After readers of technology websites began writing in, claiming they were seeing a similar problem, concerns were raised of a highly damaging privacy breach at Facebook.

The leading blog The Next Web reported a host of readers' complaints from across the world that the problem was affecting them. Readers said it was happening in the UK, in the Philippines and in Canada. One of the blog's reporters in France also said she was experiencing the problem.

A later update to the story claimed: “Reports are coming in from readers all over the world saying private messages have appeared on their Timeline,” although the blog warned readers to be wary of the difference between messages posted publicly and those posted privately in the past.

After an internal investigation into the claims, Facebook confirmed that old messages were reappearing but said that they were in fact posts the users themselves had originally published to their friends, rather than private messages.

A spokesman said: “A small number of users raised concerns after what they mistakenly believed to be private messages appeared on their Timeline.
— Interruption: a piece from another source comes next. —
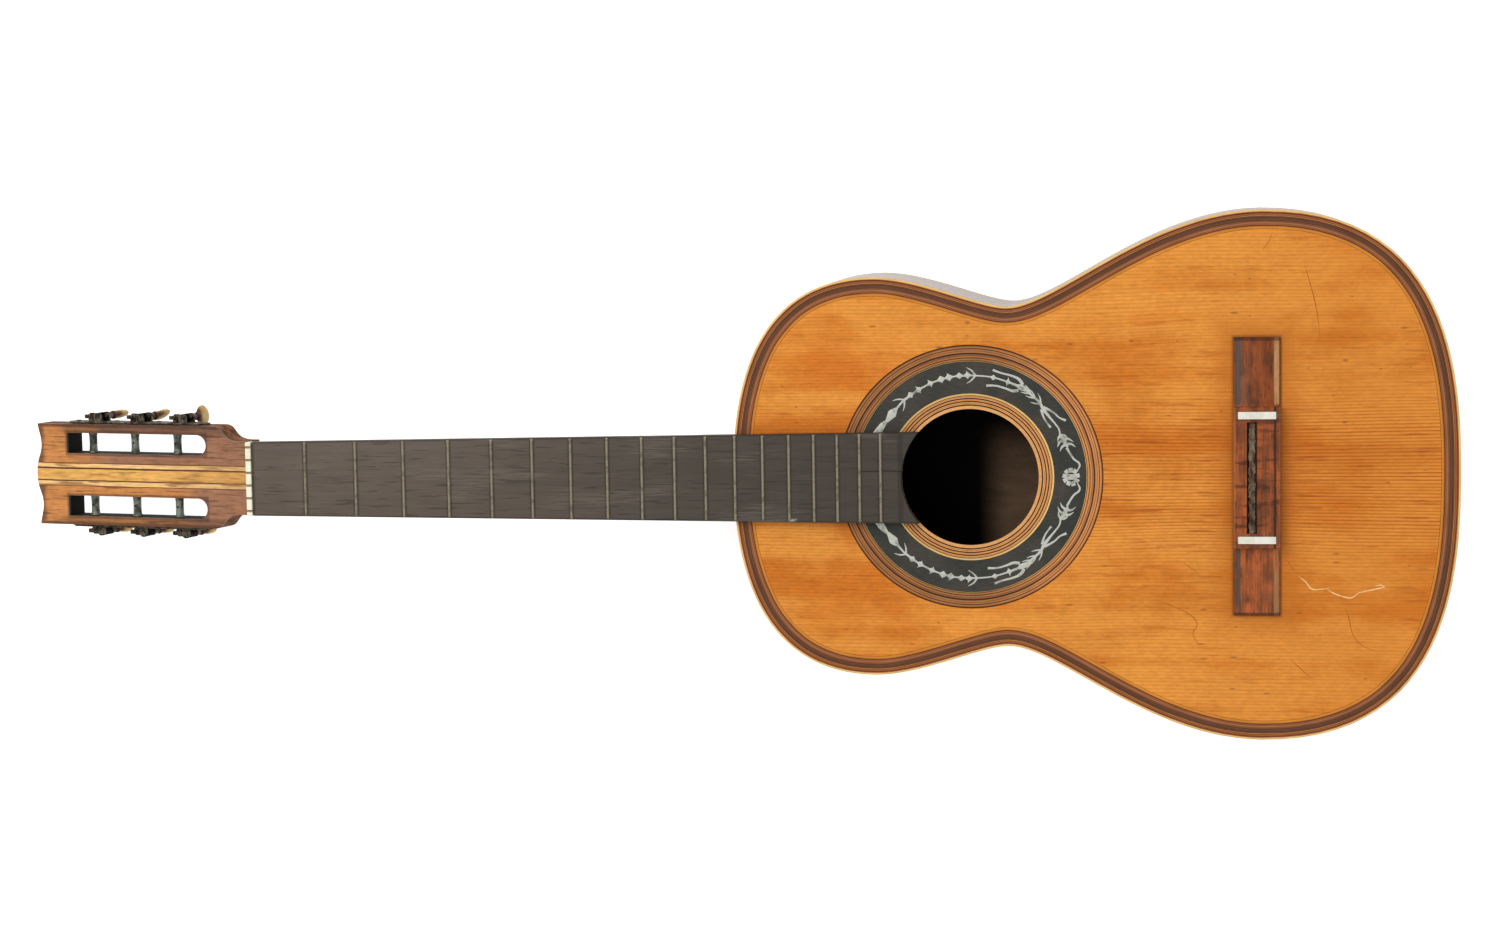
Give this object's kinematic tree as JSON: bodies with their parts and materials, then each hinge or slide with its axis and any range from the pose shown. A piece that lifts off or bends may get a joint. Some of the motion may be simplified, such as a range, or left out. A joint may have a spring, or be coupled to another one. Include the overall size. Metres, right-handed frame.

Our engineers investigated these reports and found that the messages were older wall posts that had always been visible on the users' profile pages. Facebook is satisfied that there has been no breach of user privacy.”

And the spokesman told TechCrunch: “Every report we've seen, we've gone back and checked. We haven't seen one report that's been confirmed. A lot of the confusion is because before 2008 there were no likes and no comments on wall posts. People went back and forth with wall posts instead of having a conversation.”